In an interview in January, Baker said he believed that Title IX terminology is more “about equal participation” and not “so much about equal amounts.” That would open the door for a school to share more total revenue with men athletes as long as the school offers revenue to an equal number of women athletes.

In his appearance in Washington D.C., Kessler noted that he “hopes” Title IX is applied in any future athlete compensation model.

Over the next month, particulars of the new revenue-sharing model are expected to be further socialized across the four major conferences (much of this has already been done). Meetings will be had and arguments will unfold. Many have circled the end of May as a looming deadline to agree on a settlement.
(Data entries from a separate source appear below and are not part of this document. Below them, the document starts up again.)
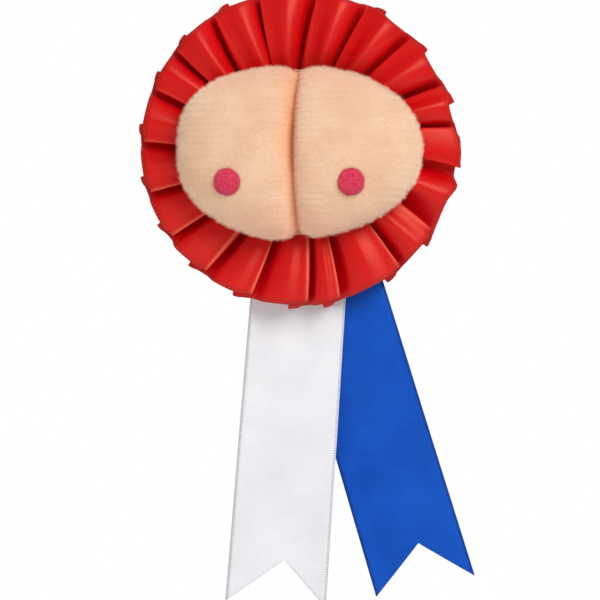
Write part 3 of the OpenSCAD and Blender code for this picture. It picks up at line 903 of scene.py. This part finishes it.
def sewn_edges(tree, place):
    """How near a point is to the pad's top, bottom and back, where the cover is sewn."""
    axes = add(tree, "SeparateXYZ", {"Vector": place})
    up = sums(tree, "ABSOLUTE", sums(tree, "SUBTRACT", axes.outputs["Z"], PAD_MID_Z * MM))
    rim = ramp(tree, up, 0.55 * PAD_HALF_TALL * MM, PAD_HALF_TALL * MM)
    behind = ramp(tree, axes.outputs["Y"], -(EQUATOR + 7) * MM, -(EQUATOR - 2) * MM)
    return times(tree, sums(tree, "MAXIMUM", rim, behind), SEWN_SHARE)


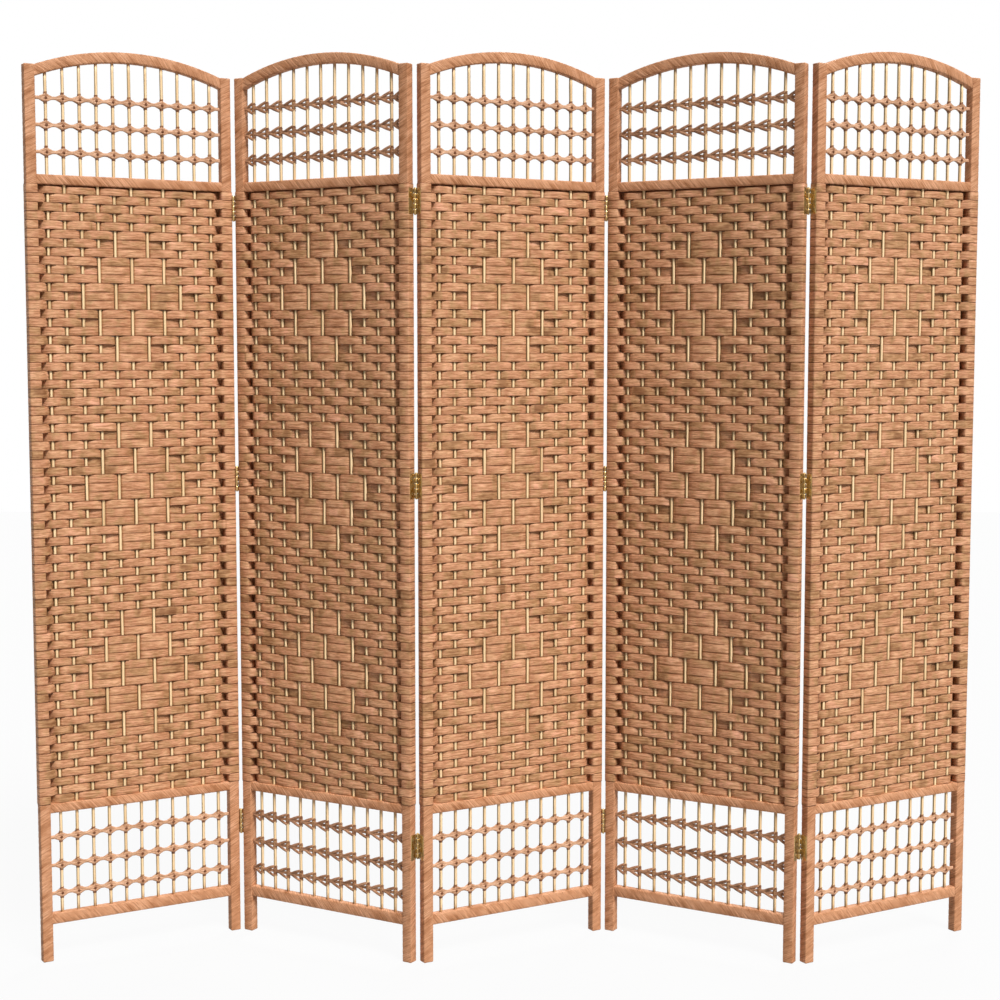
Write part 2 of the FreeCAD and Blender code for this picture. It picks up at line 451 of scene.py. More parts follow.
def brass():
    paint = Paint("hinge_brass", roughness=0.34, metallic=1.0)
    place = paint.add("TexCoord", output="Object")
    cloud = paint.add("TexNoise", values={"Vector": place, "Scale": 90.0, "Detail": 4.0,
                                          "Roughness": 0.6})
    scratch = paint.streaks(place, SCRATCH)
    worn = paint.between(cloud, 0.42, 0.66)
    return paint.feed(Base_Color=paint.mix(BRIGHT_BRASS, TARNISH, worn * 0.8),
                      Roughness=worn * 0.25 + scratch * 0.1 + 0.18, Metallic=1 - worn * 0.35,
                      Normal=paint.bump(scratch, 0.2, 0.0003))


BRASS = brass()
print("metal finish:", BRASS.name)

# %% [markdown]
# ## Tubes
#
# A band, a rod and a cord are the same thing to Blender: a short outline carried along a
# path. A curve with a bevel can do that, but its outline can't swell, flatten or twist on the
# way. A grid of points can, with one row of points for each station on the path. The stock
# below joins the rows of many grids with quads, closes their ends, and makes one mesh of
# them.

# %% From grids of points to one mesh
CM = 10  # the ribbon map counts in centimetres
SHARP = math.radians(35)


def ribbon_mesh(name, points, faces, uv, numbers):
    """A mesh with its ribbon map and the numbers that the finishes read."""
    mesh = bpy.data.meshes.new(name)
    mesh.from_pydata(points.tolist(), [], faces)
    mesh.uv_layers.new(name="ribbon").uv.foreach_set("vector", uv.astype(np.float32).ravel())
    for key, values in numbers.items():
        mesh.attributes.new(key, "FLOAT", "POINT").data.foreach_set(
            "value", values.astype(np.float32))
    return mesh


def finished(mesh, material, slot, n, *stands_for):
    """Smooths a mesh, places it on its panel, and says which nodes it stands for."""
    mesh.polygons.foreach_set("use_smooth", [True] * len(mesh.polygons))
    if material is BRASS:
        mesh.set_sharp_from_angle(angle=SHARP)
    mesh.materials.append(material)
    mesh.validate()
    piece = bpy.data.objects.new(mesh.name, mesh)
    scene.collection.objects.link(piece)
    piece.matrix_world = AXES[n]
    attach(piece, f"panel_{n}")
    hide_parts(*stands_for)
    return piece


def together(*parts):
    """Numbers put side by side, after they have been spread to the same shape."""
    return np.stack(np.broadcast_arrays(*parts), -1)


def round_angles(count):
    return np.arange(count) * (2 * math.pi / count)


def corners(here, beside):
    return np.stack([here[:-1], beside[:-1], beside[1:], here[1:]], 2)


class Stock:
    def __init__(self):
        self.points, self.quads, self.caps, self.uvs, self.cap_uvs = [], [], [], [], []
        self.numbers = {"tone": [], "hollow": []}
        self.count = 0

    def tube(self, grid, along, across, tone=0.5, hollow=0.0):
        """grid: stations x outline x 3, closed round the outline and capped at both ends."""
        n, m = grid.shape[:2]
        index = self.count + np.arange(n * m).reshape(n, m)
        uv = together(along[:, None], across)
        self.quads.append(corners(index, np.roll(index, -1, 1)).reshape(-1, 4))
        self.uvs.append(corners(uv, np.roll(uv, -1, 1)).reshape(-1, 2))
        self.caps += [index[0][::-1].tolist(), index[-1].tolist()]
        self.cap_uvs += [uv[0][::-1], uv[-1]]
        for key, value in (("tone", np.reshape(tone, (-1, 1))), ("hollow", hollow)):
            self.numbers[key].append(np.broadcast_to(value, (n, m)).ravel())
        self.points.append(grid.reshape(-1, 3))
        self.count += n * m

    def piece(self, name, material, slot, n, *stands_for):
        points = np.concatenate(self.points) * MM
        quads = np.concatenate(self.quads)
        mesh = ribbon_mesh(name, points, quads.tolist() + self.caps,
                           np.concatenate(self.uvs + self.cap_uvs),
                           {key: np.concatenate(values) for key, values in self.numbers.items()})
        a, b, c, d = points[quads.T]
        if np.einsum("ij,ij->i", a, np.cross(b, c) + np.cross(c, d)).sum() < 0:
            mesh.flip_normals()
        return finished(mesh, material, slot, n, *stands_for)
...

In the end, votes from each league’s board of presidents are expected in what could be a historic move to, once and for all, send crumbling the final piece of NCAA amateurism.

Or, perhaps, not.

“Change is here. It is not going to stay the same. It’s already different,” Kessler said earlier this month. “The best thing that everybody should think about is, ‘OK, how can we make this change the most positive change for everyone involved?’

“Stop living a vision that doesn’t exist. Face the realities here, because it’s going to happen. The question is, are you going to be part of that change or not be part of that change?”